Her disappearance would spark one of the largest manhunts ever mounted, with more than a thousand policemen assigned to the case, along with hundreds of civilians. For the first time, planes were also involved in the search.

Home Secretary William Joynson-Hicks urged the police to make faster progress in finding her. Two of Britain’s most famous crime writers, Sherlock Holmes creator Sir Arthur Conan Doyle and Lord Peter Wimsey author Dorothy L Sayers, were drawn into the search. Their specialist knowledge, it was hoped, would help find the missing writer.

It didn’t take long for the police to locate her car. It was found abandoned on a steep slope at Newlands Corner near Guildford. But there was no sign of Christie nor was there any evidence that she’d been involved in an accident.

The press had a field day, inventing lurid theories as to what might have happened. It was the perfect tabloid story, with all the elements of a Christie whodunnit. Close to where the car was found was a natural spring known as the Silent Pool, where two young children were reputed to have died. Some journalists suggested the novelist had drowned herself.

Yet her body was nowhere to be found and suicide seemed unlikely as her professional life had never looked better. Her sixth novel, The Murder of Roger Ackroyd, was selling well and she was already a household name.

Some said the incident was nothing more than a publicity stunt, a clever ruse to promote her new book. Others hinted at a far more sinister turn of events. There were rumours she’d been murdered by her husband.

By the second week of the search, the news had spread around the world. It even made the front page of the New York Times.

Not until 14 December, 11 days after she disappeared, was Christie found, safe and well in a Harrogate hotel, but in circumstances so strange they raised more questions than they solved. She was unable to provide any clues to what had happened and remembered nothing. It was left to the police to piece together what could have taken place.

They came to the conclusion she had left home and travelled to London, crashing her car en route. She had then boarded a train to Harrogate and checked into the Swan Hydro hotel with almost no luggage. Bizarrely, she used the assumed name of Theresa Neele.

Harrogate was the height of elegance in the 1920s and Christie did nothing to arouse suspicions as she joined in with the balls and dances. She was eventually recognised by one of the hotel’s banjo players, Bob Tappin, who alerted the police. They tipped off her husband, who came to collect her immediately.

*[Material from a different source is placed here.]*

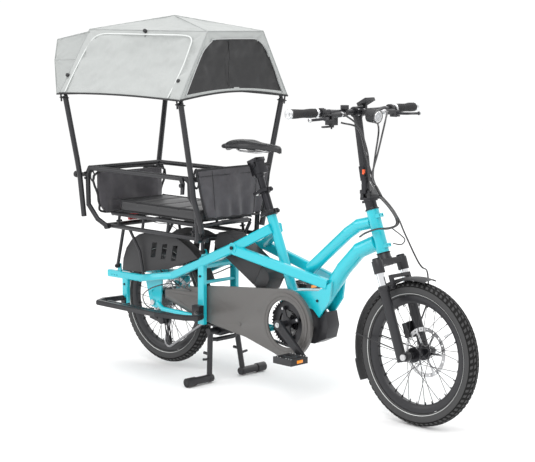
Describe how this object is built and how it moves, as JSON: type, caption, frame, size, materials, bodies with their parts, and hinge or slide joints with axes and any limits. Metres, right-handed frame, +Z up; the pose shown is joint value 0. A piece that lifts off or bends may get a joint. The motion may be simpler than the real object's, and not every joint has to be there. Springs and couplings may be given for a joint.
{
  "type": "cargo bicycle",
  "caption": "Compact longtail cargo bicycle with a folding handlepost, two-legged stand and a covered rear passenger space with rails, cushion and fabric canopy.",
  "frame": {"origin": "on the ground directly below the rear axle, on the bicycle's middle plane", "axes": "+X forward along the bicycle, +Y to the rider's left, +Z up"},
  "size_m": [2.0704, 0.698, 1.4354],
  "materials": {
    "frame_paint": "gloss",
    "black_metal": "satin",
    "black_plastic": "matte",
    "grey_plastic": "satin",
    "black_vinyl": "satin",
    "charcoal_cloth": "matte",
    "grey_cloth": "matte",
    "red_lens": "gloss",
    "steel": "satin",
    "chrome": "polished",
    "tyre": "matte",
    "orange_plastic": "gloss",
    "grip_rubber": "matte",
    "black_gloss": "gloss"
  },
  "bodies": {
    "frame": {"frame": "frame_paint", "motor": "black_metal", "battery": "black_plastic", "chain_guard": "grey_plastic", "foot_boards": "black_plastic", "rack": "black_metal", "cushion": "black_vinyl", "passenger_rails": "black_metal", "front_panel": "charcoal_cloth", "rear_panel": "charcoal_cloth", "canopy_poles": "black_metal", "canopy": "grey_cloth", "wheel_guards": "black_plastic", "rear_fender": "black_plastic", "rear_light": "red_lens", "stand_bracket": "black_metal", "seat_collar": "black_metal", "rear_axle": "steel", "derailleur_body": "black_metal", "chain": "steel"},
    "stand": {"stand_legs": "black_metal"},
    "seat_qr": {"seat_qr_lever": "black_metal"},
    "post_mid": {"seatpost_mid": "black_metal"},
    "post_qr": {"post_qr_lever": "black_metal"},
    "post_top": {"seatpost_top": "black_metal", "saddle": "black_vinyl"},
    "rear_wheel": {"rear_tyre": "tyre", "rear_rim": "black_metal", "rear_hub": "black_metal", "rear_rotor": "steel"},
    "cassette": {"cassette": "steel"},
    "cage": {"derailleur_cage": "black_metal"},
    "guide": {"guide_pulley": "black_plastic"},
    "tension": {"tension_pulley": "black_plastic"},
    "crank": {"crankset": "black_metal", "chainring": "black_metal"},
    "pedal_r": {"pedal_right": "black_plastic"},
    "pedal_l": {"pedal_left": "black_plastic"},
    "steer": {"fork_crown": "black_metal", "stanchions": "chrome", "post_base": "black_metal"},
    "lowers": {"fork_lowers": "black_metal", "front_fender": "black_plastic", "front_axle": "steel", "front_caliper": "black_metal"},
    "front_wheel": {"front_tyre": "tyre", "front_rim": "black_metal", "front_hub": "black_metal", "front_rotor": "steel"},
    "bar_post": {"handlepost": "black_metal", "handlebar": "black_metal", "grips": "grip_rubber", "controls": "black_plastic", "display": "black_gloss", "headlight": "black_plastic"},
    "fold_lever": {"fold_lever": "black_metal"},
    "catch": {"lever_catch": "orange_plastic"},
    "brake_r": {"brake_lever_right": "black_metal"},
    "brake_l": {"brake_lever_left": "black_metal"},
    "shift": {"shift_paddle": "black_plastic"}
  },
  "joints": [
    {"name": "steering", "type": "hinge", "parent": "frame", "child": "steer", "pos_m": [1.152, 0, 0.597], "axis": [-0.342, 0, 0.9397], "range_deg": [-45, 45]},
    {"name": "suspension", "type": "slide", "parent": "steer", "child": "lowers", "axis": [-0.342, 0, 0.9397], "range_m": [0, 0.04]},
    {"name": "front_wheel_spin", "type": "hinge", "parent": "lowers", "child": "front_wheel", "pos_m": [1.32, 0, 0.258], "axis": [0, 1, 0], "continuous": true},
    {"name": "rear_wheel_spin", "type": "hinge", "parent": "frame", "child": "rear_wheel", "pos_m": [0, 0, 0.274], "axis": [0, 1, 0], "continuous": true},
    {"name": "crank_spin", "type": "hinge", "parent": "frame", "child": "crank", "pos_m": [0.737, 0, 0.291], "axis": [0, 1, 0], "continuous": true},
    {"name": "pedal_right_spin", "type": "hinge", "parent": "crank", "child": "pedal_r", "pos_m": [0.85957, -0.166, 0.18815], "axis": [0, 1, 0], "continuous": true},
    {"name": "pedal_left_spin", "type": "hinge", "parent": "crank", "child": "pedal_l", "pos_m": [0.61443, 0.166, 0.39385], "axis": [0, 1, 0], "continuous": true},
    {"name": "cassette_spin", "type": "hinge", "parent": "frame", "child": "cassette", "pos_m": [0, 0, 0.274], "axis": [0, 1, 0], "continuous": true},
    {"name": "cage_pivot", "type": "hinge", "parent": "frame", "child": "cage", "pos_m": [0.045, -0.05, 0.205], "axis": [0, 1, 0], "range_deg": [-8, 20], "deforming": ["chain"]},
    {"name": "guide_pulley_spin", "type": "hinge", "parent": "cage", "child": "guide", "pos_m": [0.045, -0.05, 0.205], "axis": [0, 1, 0], "continuous": true},
    {"name": "tension_pulley_spin", "type": "hinge", "parent": "cage", "child": "tension", "pos_m": [0.062, -0.05, 0.118], "axis": [0, 1, 0], "continuous": true},
    {"name": "stand_fold", "type": "hinge", "parent": "frame", "child": "stand", "pos_m": [0.33, 0, 0.2], "axis": [0, 1, 0], "range_deg": [0, 74]},
    {"name": "seat_collar_lever", "type": "hinge", "parent": "frame", "child": "seat_qr", "pos_m": [0.61463, -0.018, 0.7009], "axis": [-0.3907, 0, 0.9205], "range_deg": [0, 150]},
    {"name": "lower_seatpost_slide", "type": "slide", "parent": "frame", "child": "post_mid", "axis": [-0.3907, 0, 0.9205], "range_m": [-0.045, 0.06]},
    {"name": "middle_post_lever", "type": "hinge", "parent": "post_mid", "child": "post_qr", "pos_m": [0.57784, -0.018, 0.77991], "axis": [-0.3907, 0, 0.9205], "range_deg": [0, 150]},
    {"name": "upper_seatpost_slide", "type": "slide", "parent": "post_mid", "child": "post_top", "axis": [-0.3907, 0, 0.9205], "range_m": [-0.03, 0.06]},
    {"name": "handlepost_fold", "type": "hinge", "parent": "steer", "child": "bar_post", "pos_m": [1.08223, 0.027, 0.7932], "axis": [-1, 0, 0], "range_deg": [0, 95]},
    {"name": "fold_lever_open", "type": "hinge", "parent": "bar_post", "child": "fold_lever", "pos_m": [1.08223, -0.022, 0.8127], "axis": [1, 0, 0], "range_deg": [0, 95]},
    {"name": "fold_lever_catch", "type": "slide", "parent": "fold_lever", "child": "catch", "axis": [0, 1, 0], "range_m": [0, 0.003]},
    {"name": "brake_lever_left_pull", "type": "hinge", "parent": "bar_post", "child": "brake_l", "pos_m": [1.044, 0.186, 1.084], "axis": [0, 0, 1], "range_deg": [0, 18]},
    {"name": "brake_lever_right_pull", "type": "hinge", "parent": "bar_post", "child": "brake_r", "pos_m": [1.044, -0.186, 1.084], "axis": [0, 0, -1], "range_deg": [0, 18]},
    {"name": "shift_paddle_push", "type": "hinge", "parent": "bar_post", "child": "shift", "pos_m": [1.018, -0.136, 1.052], "axis": [0, 0, 1], "range_deg": [0, 20]}
  ],
  "couplings": [
    {"joint": "cassette_spin", "follows": "crank_spin", "ratio": 2.4444},
    {"joint": "guide_pulley_spin", "follows": "crank_spin", "ratio": -4},
    {"joint": "tension_pulley_spin", "follows": "crank_spin", "ratio": 4}
  ]
}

Christie never spoke about the missing 11 days of her life and over the years there has been much speculation about what really happened but the author soon made a full recovery and once again picked up her pen. But she was no longer prepared to tolerate her husband’s philandering and they divorced in 1928. He married Neele, while she later married the distinguished archaeologist Sir Max Mallowan and together they spent several months each year on expeditions in Iraq and Syria.

The 1979 dramatic film Agatha was based on her strange disappearance, with Agatha and Archie portrayed by Vanessa Redgrave and Timothy Dalton.

Born in Torquay on 15 September 1890, Christie was educated at home by her mother and began writing detective fiction while working as a nurse during World War I. Her first novel, The Mysterious Affair at Styles (1920), introduced her eccentric and egotistic Belgian detective Poirot, who reappeared in about 25 novels and many short stories.

The elderly spinster Miss Jane Marple, her other principal detective figure, first appeared in Murder at the Vicarage (1930).

Christie’s plays include The Mousetrap (1952), which set a world record for the longest continuous run at one theatre (8,862 performances over more than 21 years at the Ambassadors Theatre, London) and Witness for the Prosecution (1953), which, like many of her works, was adapted into a successful film (1957). Other notable film adaptations include Murder on the Orient Express (1933; film 1974 and 2017) and Death on the Nile (1937; film 1978). Her works were also adapted for television.

Christie also wrote romantic non-detective novels, such as Absent in the Spring (1944), under the pseudonym Mary Westmacott. She was created a Dame of the British Empire in 1971.